Craig Gilbert, Milwaukee Journal SentinelPublished 5:30 a.m. CT Oct. 3, 2018
Meet Art and Barbara Bushue, a couple for our polarized times.
America’s partisan divide runs not just through their marriage. It runs through their front yard.
The Bushues have painted a white line on the grass outside their home in the southern Wisconsin village of Clinton (pop. 2,154).
Art has placed Republican campaign signs on one side of the line.
Barbara has placed Democratic signs on the other.
“She’s a ‘union thug,’ and I’m a ‘management moron,’ ” said Art Bushue, joking about their conflicting world views. “It’s kind of nothing serious. We get along just fine.”

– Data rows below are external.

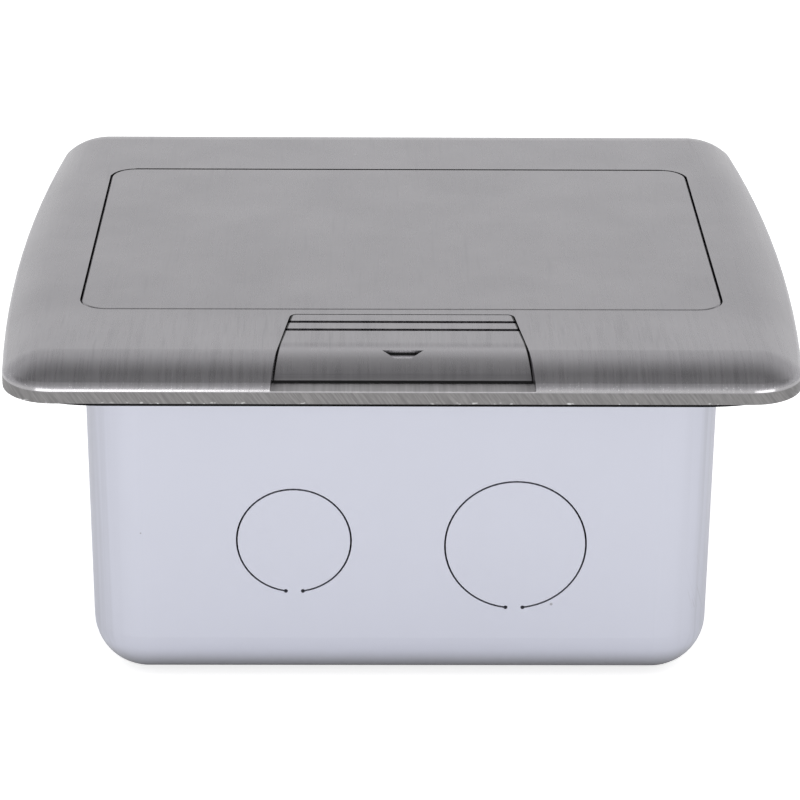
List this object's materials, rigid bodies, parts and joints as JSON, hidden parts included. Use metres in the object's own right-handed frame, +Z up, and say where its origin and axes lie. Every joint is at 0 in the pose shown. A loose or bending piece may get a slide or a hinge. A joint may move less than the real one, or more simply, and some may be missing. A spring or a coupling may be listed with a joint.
{
  "type": "floor socket box",
  "caption": "Floor socket box with a drawn steel back box, a bowed cast cover and a latched pop-up lid that carries socket outlets.",
  "frame": {"origin": "middle of the underside of the back box", "axes": "+X to the right seen from the latch side, +Y from the latch to the hinge, +Z up out of the floor"},
  "size_m": [0.1536, 0.136, 0.0746],
  "materials": {
    "galvanised_steel": "pale galvanised sheet, smooth",
    "cast_aluminium": "brushed, front to back grain",
    "zinc_steel": "zinc plated",
    "bright_steel": "polished wire and pins",
    "green_steel": "green dyed zinc",
    "black_rubber": "matt black rubber",
    "black_plastic": "fine moulded texture",
    "black_gloss": "smooth moulding",
    "white_plastic": "acetal",
    "brass": "stamped brass"
  },
  "bodies": {
    "base": {"back_box": "galvanised_steel", "screw_lugs": "galvanised_steel", "ground_screw": "green_steel", "cover_gasket": "black_rubber", "cover_frame": "cast_aluminium", "lid_seal": "black_rubber", "cover_screws": "zinc_steel", "hinge_pins": "bright_steel", "torsion_springs": "bright_steel", "latch_retainer": "zinc_steel", "retainer_screws": "zinc_steel", "latch_springs": "bright_steel"},
    "latch": {"latch_slider": "cast_aluminium", "latch_bolt": "zinc_steel", "latch_screws": "zinc_steel"},
    "popup": {"lid_plate": "cast_aluminium", "lid_screws": "zinc_steel", "socket_carrier": "black_plastic", "latch_keeper": "zinc_steel", "keeper_screws": "zinc_steel", "hinge_bushes": "white_plastic", "wiring_cover": "black_plastic", "wiring_screws": "zinc_steel", "cable_grommet": "black_rubber", "outlet_left": "black_gloss", "outlet_right": "black_gloss", "outlet_backs": "black_plastic", "line_contacts": "brass", "neutral_contacts": "brass", "ground_contacts": "brass", "outlet_screws": "zinc_steel"}
  },
  "joints": [
    {"name": "lid_hinge", "type": "hinge", "parent": "base", "child": "popup", "pos_m": [0, 0.033, 0.069], "axis": [-1, 0, 0], "range_deg": [0, 42], "deforming": ["torsion_springs"]},
    {"name": "latch_slide", "type": "slide", "parent": "base", "child": "latch", "axis": [0, -1, 0], "range_m": [0, 0.0035], "stiffness_N_per_m": 500, "springref_m": -0.002, "deforming": ["latch_springs"]}
  ]
}
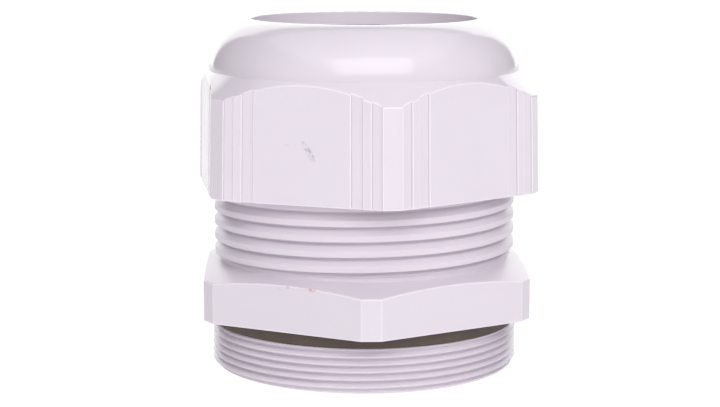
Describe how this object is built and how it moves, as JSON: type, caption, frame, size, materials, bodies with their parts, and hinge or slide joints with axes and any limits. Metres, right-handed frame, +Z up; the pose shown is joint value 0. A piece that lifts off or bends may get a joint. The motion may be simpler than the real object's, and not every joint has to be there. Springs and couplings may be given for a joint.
{
  "type": "cable gland",
  "caption": "Plastic cable gland with an M63 entry thread: hexagon body with gripping fingers and sealing bush, domed hexagon nut on a coarse thread, and a flat entry gasket.",
  "frame": {"origin": "centre of the bottom end face of the entry thread", "axes": "+Z up along the cable, from the entry thread to the dome nut; a corner of the body's hexagon points along -Y"},
  "size_m": [0.0694, 0.074, 0.0715],
  "materials": {
    "body_plastic": "satin moulded polyamide, light grey",
    "nut_plastic": "satin moulded polyamide, light grey, smoother than the body",
    "gasket_rubber": "matt dark brown-grey rubber",
    "bush_rubber": "matt black rubber",
    "ring_plastic": "smooth natural-colour plastic"
  },
  "bodies": {
    "body": {"gland_body": "body_plastic", "entry_gasket": "gasket_rubber", "sealing_bush": "bush_rubber"},
    "slip_ring": {"slip_ring": "ring_plastic"},
    "nut": {"dome_nut": "nut_plastic"},
    "finger_01": {"finger_01": "body_plastic"},
    "finger_02": {"finger_02": "body_plastic"},
    "finger_03": {"finger_03": "body_plastic"},
    "finger_04": {"finger_04": "body_plastic"},
    "finger_05": {"finger_05": "body_plastic"},
    "finger_06": {"finger_06": "body_plastic"},
    "finger_07": {"finger_07": "body_plastic"},
    "finger_08": {"finger_08": "body_plastic"},
    "finger_09": {"finger_09": "body_plastic"},
    "finger_10": {"finger_10": "body_plastic"},
    "finger_11": {"finger_11": "body_plastic"},
    "finger_12": {"finger_12": "body_plastic"},
    "finger_13": {"finger_13": "body_plastic"},
    "finger_14": {"finger_14": "body_plastic"},
    "finger_15": {"finger_15": "body_plastic"},
    "finger_16": {"finger_16": "body_plastic"}
  },
  "joints": [
    {"name": "nut_travel", "type": "slide", "parent": "body", "child": "slip_ring", "axis": [0, 0, 1], "range_m": [-0.012, 0.003], "deforming": ["sealing_bush"]},
    {"name": "nut_turn", "type": "hinge", "parent": "slip_ring", "child": "nut", "pos_m": [0, 0, 0.05], "axis": [0, 0, 1], "range_deg": [-1440, 360]},
    {"name": "finger_01_flex", "type": "hinge", "parent": "body", "child": "finger_01", "pos_m": [0.027, 0, 0.0433], "axis": [0, -1, 0], "range_deg": [-2.8, 11.2]},
    {"name": "finger_02_flex", "type": "hinge", "parent": "body", "child": "finger_02", "pos_m": [0.02494, 0.01033, 0.0433], "axis": [0.3827, -0.9239, 0], "range_deg": [-2.8, 11.2]},
    {"name": "finger_03_flex", "type": "hinge", "parent": "body", "child": "finger_03", "pos_m": [0.01909, 0.01909, 0.0433], "axis": [0.7071, -0.7071, 0], "range_deg": [-2.8, 11.2]},
    {"name": "finger_04_flex", "type": "hinge", "parent": "body", "child": "finger_04", "pos_m": [0.01033, 0.02494, 0.0433], "axis": [0.9239, -0.3827, 0], "range_deg": [-2.8, 11.2]},
    {"name": "finger_05_flex", "type": "hinge", "parent": "body", "child": "finger_05", "pos_m": [0, 0.027, 0.0433], "axis": [1, 0, 0], "range_deg": [-2.8, 11.2]},
    {"name": "finger_06_flex", "type": "hinge", "parent": "body", "child": "finger_06", "pos_m": [-0.01033, 0.02494, 0.0433], "axis": [0.9239, 0.3827, 0], "range_deg": [-2.8, 11.2]},
    {"name": "finger_07_flex", "type": "hinge", "parent": "body", "child": "finger_07", "pos_m": [-0.01909, 0.01909, 0.0433], "axis": [0.7071, 0.7071, 0], "range_deg": [-2.8, 11.2]},
    {"name": "finger_08_flex", "type": "hinge", "parent": "body", "child": "finger_08", "pos_m": [-0.02494, 0.01033, 0.0433], "axis": [0.3827, 0.9239, 0], "range_deg": [-2.8, 11.2]},
    {"name": "finger_09_flex", "type": "hinge", "parent": "body", "child": "finger_09", "pos_m": [-0.027, 0, 0.0433], "axis": [0, 1, 0], "range_deg": [-2.8, 11.2]},
    {"name": "finger_10_flex", "type": "hinge", "parent": "body", "child": "finger_10", "pos_m": [-0.02494, -0.01033, 0.0433], "axis": [-0.3827, 0.9239, 0], "range_deg": [-2.8, 11.2]},
    {"name": "finger_11_flex", "type": "hinge", "parent": "body", "child": "finger_11", "pos_m": [-0.01909, -0.01909, 0.0433], "axis": [-0.7071, 0.7071, 0], "range_deg": [-2.8, 11.2]},
    {"name": "finger_12_flex", "type": "hinge", "parent": "body", "child": "finger_12", "pos_m": [-0.01033, -0.02494, 0.0433], "axis": [-0.9239, 0.3827, 0], "range_deg": [-2.8, 11.2]},
    {"name": "finger_13_flex", "type": "hinge", "parent": "body", "child": "finger_13", "pos_m": [0, -0.027, 0.0433], "axis": [-1, 0, 0], "range_deg": [-2.8, 11.2]},
    {"name": "finger_14_flex", "type": "hinge", "parent": "body", "child": "finger_14", "pos_m": [0.01033, -0.02494, 0.0433], "axis": [-0.9239, -0.3827, 0], "range_deg": [-2.8, 11.2]},
    {"name": "finger_15_flex", "type": "hinge", "parent": "body", "child": "finger_15", "pos_m": [0.01909, -0.01909, 0.0433], "axis": [-0.7071, -0.7071, 0], "range_deg": [-2.8, 11.2]},
    {"name": "finger_16_flex", "type": "hinge", "parent": "body", "child": "finger_16", "pos_m": [0.02494, -0.01033, 0.0433], "axis": [-0.3827, -0.9239, 0], "range_deg": [-2.8, 11.2]}
  ],
  "couplings": [
    {"joint": "nut_travel", "follows": "nut_turn", "m_per_rad": 0.00047746},
    {"joint": "finger_01_flex", "follows": "nut_turn", "ratio": -0.0077777},
    {"joint": "finger_02_flex", "follows": "nut_turn", "ratio": -0.0077777},
    {"joint": "finger_03_flex", "follows": "nut_turn", "ratio": -0.0077777},
    {"joint": "finger_04_flex", "follows": "nut_turn", "ratio": -0.0077777},
    {"joint": "finger_05_flex", "follows": "nut_turn", "ratio": -0.0077777},
    {"joint": "finger_06_flex", "follows": "nut_turn", "ratio": -0.0077777},
    {"joint": "finger_07_flex", "follows": "nut_turn", "ratio": -0.0077777},
    {"joint": "finger_08_flex", "follows": "nut_turn", "ratio": -0.0077777},
    {"joint": "finger_09_flex", "follows": "nut_turn", "ratio": -0.0077777},
    {"joint": "finger_10_flex", "follows": "nut_turn", "ratio": -0.0077777},
    {"joint": "finger_11_flex", "follows": "nut_turn", "ratio": -0.0077777},
    {"joint": "finger_12_flex", "follows": "nut_turn", "ratio": -0.0077777},
    {"joint": "finger_13_flex", "follows": "nut_turn", "ratio": -0.0077777},
    {"joint": "finger_14_flex", "follows": "nut_turn", "ratio": -0.0077777},
    {"joint": "finger_15_flex", "follows": "nut_turn", "ratio": -0.0077777},
    {"joint": "finger_16_flex", "follows": "nut_turn", "ratio": -0.0077777}
  ]
}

Barbara Bushue jokes about it, too, though she described the partisan divide in their marriage as a challenge.
“We fight all day long over the TV. Anybody that walks in, turns it to either Fox or CNN. We’ve been known to hide remotes. We’ve been known to wrestle over the remote,” she said. “If the TV is off, that helps. If we don’t talk about it, that helps. We can talk about other things, as long as we aren’t constantly reminded about (politics).”
Neither is quite sure exactly when it was in recent years they drew the line. Barbara said she painted it after she went searching for Democratic signs to counter her husband’s Republican signs.
“People kept saying (to me), ‘signs don’t vote.’ I don’t give a (hoot) — he’s outnumbering me!’” she said. “It was getting on my nerves … I start getting my signs up. He starts getting a couple more. l go out and draw a line down the middle, putting my signs on one side and his on the other side.”
Their Rock County village was also split down the middle in 2012, with Democrat Barack Obama winning by three-tenths of a percentage point over Republican Mitt Romney. But President Donald Trump carried the community by 17 points in 2016.
“We’ve gotten a lot of attention … (it) being a small town,” Art said of their yard.
While their solution to the yard-sign issue is unusual, the Bushues are hardly alone among couples in dividing their vote. They are a microcosm of many partisan divisions found in contemporary polls: between men and women; between public employees and private employees (she’s a retired teacher and he worked in the private sector before he retired); between labor and management (she was active in her union and he was a middle manager with an MBA); and between consumers of conservative media and consumers of liberal media.
Their political differences haven’t always been as pointed as they are now.
Art said Barbara has become more liberal over time, though he praised her as a “realist” who “can see the other side of the story.” She said she voted Republican for both President Bushes, then for Democrats Barack Obama and Hillary Clinton. She became deeply opposed to GOP Gov. Scott Walker during the union wars and recall fight in Wisconsin.
“I’ve got stress in my life. It’s called Trump and Walker,” she said.
Barbara said Art has become more conservative over time.
“He wears this damn red cap that says, ‘Make America Great Again.’ My son got it for him as a joke. He wears it everywhere, which is very embarrassing to me,” she said. “I have a little button that says, ‘If you hear crazy voices in your head, turn off Fox News.’ ”
She said she made sure her husband got a hearing aid that allows him to listen to the television without it being audible to her.
“At least when (Fox) is on, I don’t have to listen to it,” she said. “I’d have to leave the room, especially when (Sean) Hannity was on. That would make me crazy.”
Art is a longtime village trustee in Clinton. He said he has some mixed feelings about Trump but believes he has accomplished huge things and might “turn out to be one of the greatest presidents in history.” He described himself as “anti-Democrat.”
“I don’t think the Republicans have moved. I think it’s the Democrats who are moving left,” he said.
Art said he is the only one in his extended family who is a Republican, so he is used to managing his partisan differences with loved ones.
In a recent statewide poll by the Marquette University Law School, one in five Wisconsin voters said they’ve stopped talking to someone due to disagreements about politics.
Art said it’s not that dire in their case.
“Barbara and I, we’re best buddies. We joke with each other. She is my best friend,” he said.
Barbara said she finds the campaign stressful, even at home.
“It’s just very tense these days,” she said. “I’ll just be glad when it’s over and everything calms down.”